According to a CBS News/Knowledge Networks poll conducted at the time, 39 percent thought Obama (then a Democratic senator from Illinois) won the first debate; 24 percent gave the nod to McCain (then and now a Republican senator from Arizona); and 37 percent called it a tie (which still may have helped the relatively unknown Obama as the debate was weighted toward foreign policy, supposedly McCain's strong suit). 

Many pundits agreed: "Strong on substance. Few mistakes" (Ezra Klein); "I'd give the edge to Barack Obama" (Rogers Cadenhead); "It was very effective" (Daily Kos).

But while he may have gotten the most debating points, Obama blew enough smoke to raise global temperatures by several degrees. Debates are forums for signaling how you will govern, laying out ideas for change, and putting your policies up for review.
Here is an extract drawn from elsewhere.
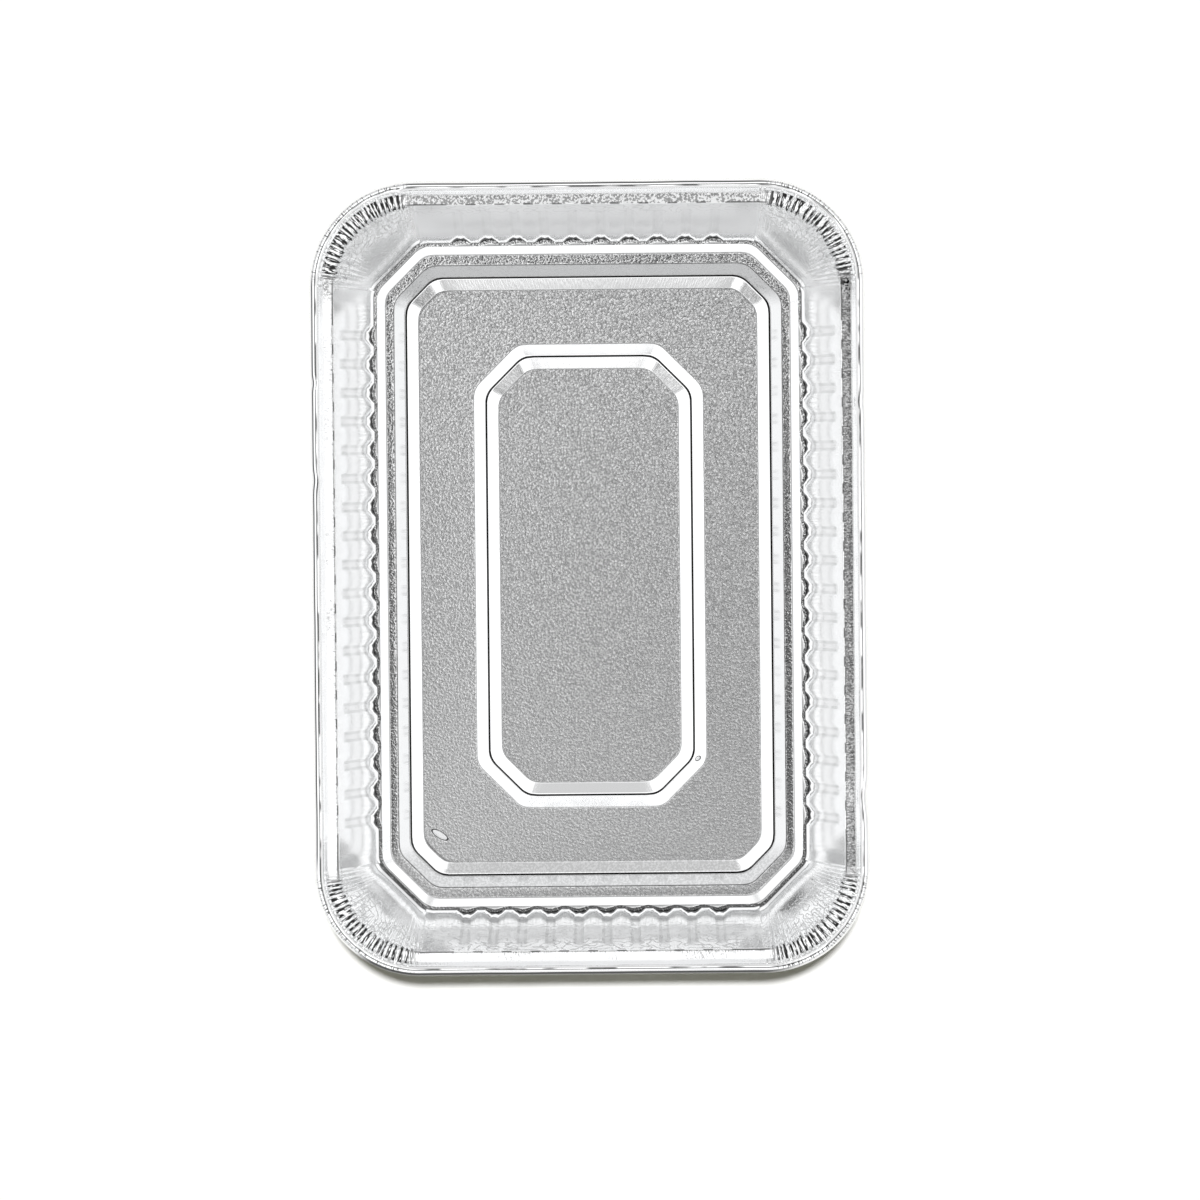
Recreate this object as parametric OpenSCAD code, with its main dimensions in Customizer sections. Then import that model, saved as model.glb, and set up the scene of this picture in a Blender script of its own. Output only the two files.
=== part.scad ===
// Oblong food tray pressed from one sheet of foil: sloping fluted walls, gathered corners,
// a flat shelf with a rolled edge round the mouth, and a stepped base with two raised beads.
// Millimetres. The tray stands on its base with Z up and its long side along Y.
// The origin is on the ground, under the middle of the base.

/* [Tray] */
// Overall length over the rolled edge
length = 215; // [190:1:280]
// Overall width over the rolled edge
width = 150.4; // [130:0.2:190]
// Height from the ground to the crest of the rolled edge
height = 45; // [30:1:60]
// Thickness of the foil
foil = 0.1; // [0.06:0.01:0.2]
// Radius of the corners, over the rolled edge
corner_r = 28.6; // [24:0.2:34]

/* [Rim] */
// Diameter of the rolled edge
curl_d = 3; // [2.6:0.1:3.8]
// Space between the rolled edge and the foil edge tucked inside it
curl_gap = 0.5; // [0.3:0.05:0.8]
// Width of the slope that rises from the shelf to the rolled edge
rise_w = 0.9; // [0.6:0.1:2]
// Height of the rolled edge over the outer side of the shelf
rise_h = 1.95; // [1.6:0.05:2.6]
// Width of the shelf between the walls and that slope
shelf_w = 2.6; // [1.6:0.1:6]
// Fall of the shelf towards the rolled edge, in degrees
shelf_fall = 6; // [0:1:10]
// Length taken off the shelf's inner corner by its rounding
shoulder = 0.9; // [0.4:0.1:1.4]

/* [Walls] */
// Slope of the two long walls, in degrees from upright
side_draft = 12.2; // [6:0.2:16]
// Slope of the two short walls, in degrees from upright
end_draft = 11; // [6:0.2:16]
// Distance from one flute to the next
flute_pitch = 7.8; // [6:0.1:12]
// Depth of the flutes, from crest to hollow
flute_depth = 1.4; // [0.4:0.1:2]
// Depth of the scallops that the flutes leave at the foot of the wall
scallop_depth = 1; // [0.2:0.1:1.4]
// Least stretch of plain wall between the last flute and the corner
flute_margin = 6.5; // [4:0.5:12]

/* [Corners] */
// Number of gathers in each corner
gathers = 18; // [6:1:20]
// Depth of the gathers on the shelf
shelf_gather = 0.3; // [0.1:0.05:0.5]
// Depth of the gathers at the top of the corner walls
wall_gather = 0.5; // [0.1:0.05:0.8]

/* [Base] */
// Leg of the base's cut corners, measured along the side at the step
base_chamfer = 12.6; // [8:0.2:18]
// Width of the ledge between the step and the scallops, where it is narrowest
ledge_w = 0.7; // [0.5:0.1:3]
// Height of the step from the base up to the ledge
step_h = 2; // [0.5:0.1:4]
// Width of the slope of the step
step_w = 2.5; // [1:0.1:4]
// Flat between the step and the outer bead, along the long sides
ring_w = 2.2; // [1:0.1:5]
// Flat between the step and the outer bead, along the short sides
ring_end_w = 2.9; // [1:0.1:5]
// Width of the raised beads
bead_w = 7; // [4:0.1:9]
// Height of the raised beads
bead_h = 1.7; // [0.5:0.1:2.5]
// Flat between the two beads
panel_w = 15; // [6:0.5:20]
// Leg of the inner bead's cut corners, along its crest
inner_chamfer = 10.3; // [6:0.1:14]

/* [Hidden] */

// Lengths taken off each side of a fold by its rounding
fold_soft = 0.4;
crest_soft = 0.9;
vertex_soft = 1.2;

// Facets: rolled edge per quarter turn, and its columns in each corner
curl_steps = 3;
curl_columns = 8;
// Phases of a flute at which the wall has a column
flute_phases = [-150, -30, 30, 150];
flute_sample = cos(30);

// An outline is [half width, half length, corner leg]
rim = [width / 2, length / 2, corner_r];
curl_r = curl_d / 2;
curl_z = height - curl_r;
shelf_out = shrink_round(rim, curl_d + rise_w);
shelf_in = shrink_round(shelf_out, shelf_w);
shelf_out_z = height - rise_h;
shelf_in_z = shelf_out_z + shelf_w * tan(shelf_fall);
ledge_z = foil + step_h;
wall_h = shelf_in_z - ledge_z;
side_run = wall_h * tan(side_draft);
end_run = wall_h * tan(end_draft);
ledge_mean = ledge_w + scallop_depth / 2;
step_top = [shelf_in.x - side_run - ledge_mean, shelf_in.y - end_run - ledge_mean, base_chamfer];
foot = shrink_cut(step_top, -ledge_mean);
step_low = shrink_cut(step_top, step_w);
outer_bead = shrink_cut(step_low, ring_w + bead_w / 2) - [0, ring_end_w - ring_w, 0];
inner_bead = [
    outer_bead.x - bead_w - panel_w,
    outer_bead.y - bead_w - panel_w,
    inner_chamfer
];

// Straight half lengths of the long and short walls, and the flutes that fit on them
straights = [rim.y - corner_r, rim.x - corner_r];
flutes = [for (s = straights) floor(2 * (s - flute_margin) / flute_pitch)];

function unit(v) = v / norm(v);
function mix(a, b, t) = a * (1 - t) + b * t;

// Parallel outline a distance d further in, with round corners or with cut corners
function shrink_round(o, d) = o - [d, d, d];
function shrink_cut(o, d) = o - [d, d, (2 - sqrt(2)) * d];

// Places along an outline: whole numbers from 0 to 8 are the ends of the four sides, counted
// anticlockwise from the front end of the right side. Sides start at even numbers.
long_soft = vertex_soft / (2 * straights[0]);
short_soft = vertex_soft / (2 * straights[1]);
cut_soft = vertex_soft / (base_chamfer * sqrt(2));
function side_soft(k) = k % 4 == 0 ? long_soft : short_soft;

base_places = [for (k = [0:2:6])
    each [k, k + side_soft(k), k + 1 - side_soft(k), k + 1, k + 1 + cut_soft, k + 2 - cut_soft]];
ledge_places = [for (k = [0:2:6]) each concat(
    [k, k + side_soft(k)], flute_places(k, [0]), [k + 1 - side_soft(k), k + 1, k + 1 + cut_soft, k + 2 - cut_soft])];
wall_places = [for (k = [0:2:6])
    each concat([k], flute_places(k, flute_phases), [k + 1], gather_places(k + 1))];
shelf_places = [for (k = [0:2:6]) each concat([k, k + 1], gather_places(k + 1))];
curl_places = [for (k = [0:2:6])
    each concat([k, k + 1], [for (j = [1:curl_columns]) k + 1 + j / (curl_columns + 1)])];

function flute_places(k, phases) =
    let (n = flutes[(k % 4) / 2], s = straights[(k % 4) / 2])
    [for (i = [0:n - 1], phase = phases)
        k + 0.5 + (i - (n - 1) / 2 + phase / 360) * flute_pitch / (2 * s)];
function gather_places(k) = [for (j = [0:2 * gathers - 1]) k + (j + 0.5) / (2 * gathers)];

// Height of the flutes' wave at a place on a side, from -1 in to 1 out, and 0 on the plain ends
function flute_wave(place) =
    let (k = floor(place), n = flutes[(k % 4) / 2], s = straights[(k % 4) / 2])
    let (turn = (place - k - 0.5) * 2 * s / flute_pitch)
    abs(turn) > n / 2 ? 0 : cos(360 * (turn + (n - 1) / 2)) / flute_sample;
// Wave of the gathers at a place in a corner
function gather_wave(place) = sin(360 * gathers * (place - floor(place)));

// Point of an outline at a place, on the sides and corners of one half turn
function side_point(o, k, t) =
    k == 0 ? [o.x, (2 * t - 1) * (o.y - o[2])] : [(1 - 2 * t) * (o.x - o[2]), o.y];
function corner_point(o, k, t, round) =
    let (arc = [cos(90 * t), sin(90 * t)], cut = arc / (arc.x + arc.y))
    let (p = mix(cut, arc, round) * o[2] + [o.x - o[2], o.y - o[2]], q = mix(cut, arc, round) * o[2])
    k == 1 ? p : [-(o.x - o[2]) - q.y, o.y - o[2] + q.x];
function sharp_point(o, round, place) =
    let (u = (place + 8) % 8, k = floor(u) % 4, t = u - floor(u), turn = u >= 4 ? -1 : 1)
    turn * (k % 2 == 0 ? side_point(o, k, t) : corner_point(o, k, t, round));
// The same with the ends of the sides rounded, where the corners are cut
function outline_point(o, round, place) =
    place != floor(place) ? sharp_point(o, round, place) :
    let (k = place % 8, is_start = k % 2 == 0)
    let (back = is_start ? cut_soft : side_soft(k - 1), ahead = is_start ? side_soft(k) : cut_soft)
    let (sharp = sharp_point(o, round, place))
    let (near = (sharp_point(o, round, place - back) + sharp_point(o, round, place + ahead)) / 2)
    mix(mix(sharp, near, 0.5), sharp, round);
function outward(place) =
    let (u = (place + 8) % 8, k = floor(u), t = k % 2 == 0 ? 0 : u - k, a = 45 * (k - k % 2) + 90 * t)
    [cos(a), sin(a)];

// A station of the section: outline, roundness of its corners, height of the inner skin,
// depth of the flutes, and depth of the gathers outwards and upwards
function station(o, z, round = 0, flute = 0, gather = [0, 0]) = [
    o.x, o.y, o[2], round, z, flute / 2, gather.x / 2, gather.y / 2
];
function skin_point(s, place) =
    let (o = [s[0], s[1], s[2]], on_side = floor((place + 8) % 8) % 2 == 0)
    let (wave = on_side ? 0 : gather_wave(place))
    let (out = s[6] * wave + (on_side && s[5] != 0 ? s[5] * flute_wave((place + 8) % 8) : 0))
    let (p = outline_point(o, s[3], place) + out * outward(place))
    [p.x, p.y, s[4] + s[7] * wave];

// A fold of the section is [station, places, length of its rounding, facets of its rounding]
function bead(o) = [
    [station(shrink_cut(o, bead_w / 2), foil), base_places, fold_soft, 1],
    [station(o, foil + bead_h / (1 - crest_soft / bead_w)), base_places, crest_soft, 2],
    [station(shrink_cut(o, -bead_w / 2), foil), base_places, fold_soft, 1]
];
step = [
    [station(step_low, foil), base_places, fold_soft, 1],
    [station(step_top, ledge_z), ledge_places, fold_soft, 1]
];

// Rows of the wall: share of its height, and depth of the flutes there
wall_rows = [[0, scallop_depth], [0.9, flute_depth], [0.945, 0]];
wall = [for (row = wall_rows)
    let (h = row[0])
    [station(mix(foot, shelf_in, h), ledge_z + h * wall_h, h, row[1], [h * wall_gather, 0]),
        wall_places, 0, 0]];
shelf = [
    [station(shelf_in, shelf_in_z, 1, 0, [0, shelf_gather]), shelf_places, shoulder, 2],
    [station(shelf_out, shelf_out_z, 1, 0, [0, shelf_gather / 2]), shelf_places, fold_soft, 1]
];

// The rolled edge turns over the crest and under, and its last half turn winds in by curl_gap
curl_end = -180;
function curl_radius(a) = curl_r - (a < 0 ? (foil + curl_gap) * a / curl_end : 0);
curl = [for (a = [180 - 90 / curl_steps : -90 / curl_steps : curl_end])
    let (r = curl_radius(a))
    [station(shrink_round(rim, curl_r - r * cos(a)), curl_z + r * sin(a), 1), curl_places, 0, 0]];

// Rounds each fold of a section between its neighbours
function towards(a, b, d) = mix(a, b, min(0.45, d / norm([b[0] - a[0], b[4] - a[4]])));
function rounded(folds) = [for (i = [0:len(folds) - 1])
    let (f = folds[i], s = f[0], n = f[3])
    let (a = n > 0 ? towards(s, folds[i - 1][0], f[2]) : s)
    let (b = n > 0 ? towards(s, folds[i + 1][0], f[2]) : s)
    for (j = [0:n])
        let (t = n > 0 ? j / n : 0)
        [mix(mix(a, s, t), mix(s, b, t), t), f[1]]];

middle = [[station(shrink_cut(inner_bead, bead_w), foil), base_places, 0, 0]];
section = rounded(concat(middle, bead(inner_bead), bead(outer_bead), step, wall, shelf, curl));

// Inner skin at a place of station i, and outer skin one foil thickness behind it
function inner_skin(i, place) = skin_point(section[i][0], place);
function outer_skin(i, place) =
    let (last = len(section) - 1, here = inner_skin(i, place), nudge = 0.001)
    let (along = inner_skin(i, place + nudge) - inner_skin(i, place - nudge))
    let (from = i > 0 ? here - inner_skin(i - 1, place) : [here.x, here.y, 0])
    let (to = i < last ? inner_skin(i + 1, place) - here : from)
    let (face_before = unit(cross(from, along)), face_after = unit(cross(to, along)))
    let (normal = unit(face_before + face_after))
    here - foil / (normal * face_before) * normal;

// Triangles between two closed rings of points that start at numbers a and b, given their
// places. Each edge of one ring meets the point of the other that lies level with its middle.
function edge_middles(places) =
    let (n = len(places))
    [for (i = [0:n - 1]) (places[i] + (i + 1 < n ? places[i + 1] : 8)) / 2];
function stitch(a, b, places_a, places_b) =
    let (na = len(places_a), nb = len(places_b))
    let (middles_a = edge_middles(places_a), middles_b = edge_middles(places_b))
    concat(
        [for (i = [0:na - 1])
            let (j = len([for (m = middles_b) if (m < middles_a[i]) m]))
            [a + i, a + (i + 1) % na, b + j % nb]],
        [for (j = [0:nb - 1])
            let (i = len([for (m = middles_a) if (m <= middles_b[j]) m]))
            [a + i % na, b + (j + 1) % nb, b + j]]);
function reversed(faces) = [for (f = faces) [for (i = [len(f) - 1:-1:0]) f[i]]];

module pressed_sheet() {
    last = len(section) - 1;
    sizes = [for (s = section) len(s[1])];
    starts = [for (i = 0, sum = 0; i <= last; sum = sum + sizes[i], i = i + 1) sum];
    total = starts[last] + sizes[last];
    inner = [for (i = [0:last]) each [for (p = section[i][1]) inner_skin(i, p)]];
    outer = [for (i = [0:last]) each [for (p = section[i][1]) outer_skin(i, p)]];
    bands = [for (i = [0:last - 1])
        each stitch(starts[i], starts[i + 1], section[i][1], section[i + 1][1])];
    panel = [[for (j = [0:sizes[0] - 1]) j]];
    under = [for (f = concat(bands, reversed(panel))) [for (i = f) i + total]];
    edge = stitch(starts[last], starts[last] + total, section[last][1], section[last][1]);
    polyhedron(concat(inner, outer), concat(bands, reversed(panel), reversed(under), edge), 4);
}

module container() {
    color("silver") pressed_sheet();
}

container();
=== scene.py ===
# %% [markdown]
# # A foil food tray, seen from above
# The real tray is one sheet of soft aluminium foil, a tenth of a millimetre thick, pressed between two dies.
# The press draws the walls into flutes, gathers the spare foil of the corners into small pleats, stamps two
# raised beads into the base and rolls the edge over. The solid model already fixes every size. This lesson
# rebuilds the sheet with far finer folds, gives it a bright foil finish and lights it like a product photo.

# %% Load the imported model
import math
import random
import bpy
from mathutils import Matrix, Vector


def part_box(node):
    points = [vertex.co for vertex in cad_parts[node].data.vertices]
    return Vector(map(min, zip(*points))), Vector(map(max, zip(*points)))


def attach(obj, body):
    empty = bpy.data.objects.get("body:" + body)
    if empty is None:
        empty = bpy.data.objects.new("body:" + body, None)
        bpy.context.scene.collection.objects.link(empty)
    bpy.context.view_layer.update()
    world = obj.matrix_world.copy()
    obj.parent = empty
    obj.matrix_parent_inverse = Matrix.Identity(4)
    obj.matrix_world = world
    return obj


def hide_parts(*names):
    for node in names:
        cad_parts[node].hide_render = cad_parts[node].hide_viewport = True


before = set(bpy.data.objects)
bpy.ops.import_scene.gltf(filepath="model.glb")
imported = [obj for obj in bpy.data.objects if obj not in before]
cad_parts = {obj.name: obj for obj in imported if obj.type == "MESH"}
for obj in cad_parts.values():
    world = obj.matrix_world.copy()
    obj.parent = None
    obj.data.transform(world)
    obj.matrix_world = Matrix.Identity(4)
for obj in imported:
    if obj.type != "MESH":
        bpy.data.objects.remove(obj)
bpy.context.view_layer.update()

from types import SimpleNamespace

import bmesh
import bpy
from mathutils import Matrix, Vector, noise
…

By that standard, President Obama's time actually running the country have borne little resemblance to his 2008 rhetoric. He has vindicated some of his foreign policy claims (focusing on Osama bin Laden; unfocusing on Iraq). But on what George H.W. Bush used to call "the domestic side," the last four years have been as punishing for Obama's truthiness as they have been for the American people.

Tomorrow night President Obama will go up against former Republican Massachusetts Gov. Mitt Romney. In the which-one-would-you-rather-have-a-beer-with dynamic of presidential contests (a contest in which Romney, who doesn't even drink coffee, already has a handicap), Obama again has a good prospect of winning.

But before subjecting yourself to a new round of Obama fish stories, take a look at how the ones from 2008 have held up: 

1) We Need to Reduce Our Debt to China

"[W]e've got challenges, for example, with China, where we are borrowing billions of dollars," Obama announced in 2008. "They now hold a trillion dollars' worth of our debt." 

China bashing is the little black dress of presidential politics: It never goes out of style. Tomorrow night you should expect to hear the candidates excoriate the Middle Kingdom for such completely un-American practices as subsidizing its politically connected businesses, manipulating its currency, and aggressively seeking favorable markets for its products. 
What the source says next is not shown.